[PGCanada] Canadian copyright for corporations

Andrew Sly sly at victoria.tc.ca
Tue Jan 18 14:58:25 PST 2005



On Tue, 18 Jan 2005, Russell McOrmond wrote:

> On Tue, 18 Jan 2005, Wallace J.McLean wrote:
>
> > ----- Original Message -----
> > From: Andrew Sly <sly at victoria.tc.ca>
> > Date: Tuesday, January 18, 2005 3:18 pm
> > Subject: [PGCanada] Canadian copyright for corporations
> >
> > > That makes me wonder then, that in a work published by and
> > > copyrighted by a corporation, if an author is not credited,
> > > and cannot be determined, could I look to acertain a copyright
> > > term on the basis of annonymous authorship?
> >
> > Yes: http://www.cb-cda.gc.ca/unlocatable/other/2-b.pdf
>
>   Are you suggesting that anonymous works (which works with corporate
> ownership tend to be) have only a 50 year term?

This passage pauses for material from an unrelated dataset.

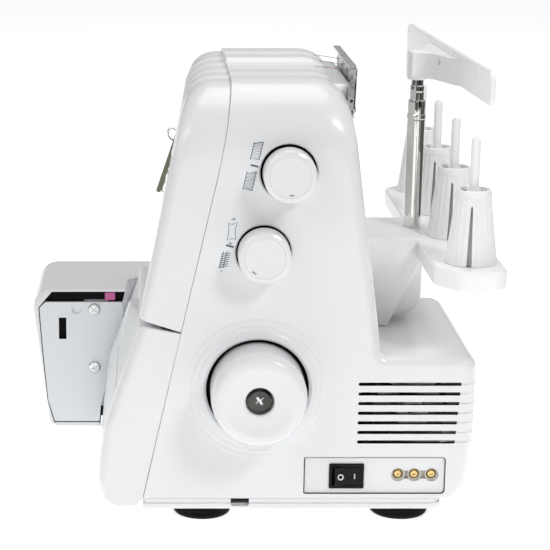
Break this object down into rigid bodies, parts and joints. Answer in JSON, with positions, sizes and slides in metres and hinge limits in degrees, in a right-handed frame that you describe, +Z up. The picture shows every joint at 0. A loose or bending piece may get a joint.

Yes. Here's the relevant portion of the Copyright Act:


   6.1 Except as provided in section 6.2, where the identity of the
   author of a work is unknown, copyright in the work shall subsist for
   whichever of the following terms ends earlier:

     (a) a term consisting of the remainder of the calendar year of the
     first publication of the work and a period of fifty years following
     the end of that calendar year, and

     (b) a term consisting of the remainder of the calendar year of the
     making of the work and a period of seventy-five years following the
     end of that calendar year,

   but where, during that term, the author's identity becomes commonly
   known, the term provided in section 6 applies.


>   I am surprised that corporations are not then "disclosing" authorship
> when term is near to expire, disclosing the author who died last given
> that in joint authorship the "public domain public good countdown" starts
> when the last author dies (or is offed... I think the morbidity of public
> benefit from authors death should be eradicated).


That's what I see as a potential challenge for PG Canada. If we do
clear anything under a rule based on this provision, how do we
prepare for the small chance of someone coming forward with an
author's name for a previously considered anonnymous work?

This is the type of situation where copyright advice from people more
with more authority will more very helpful.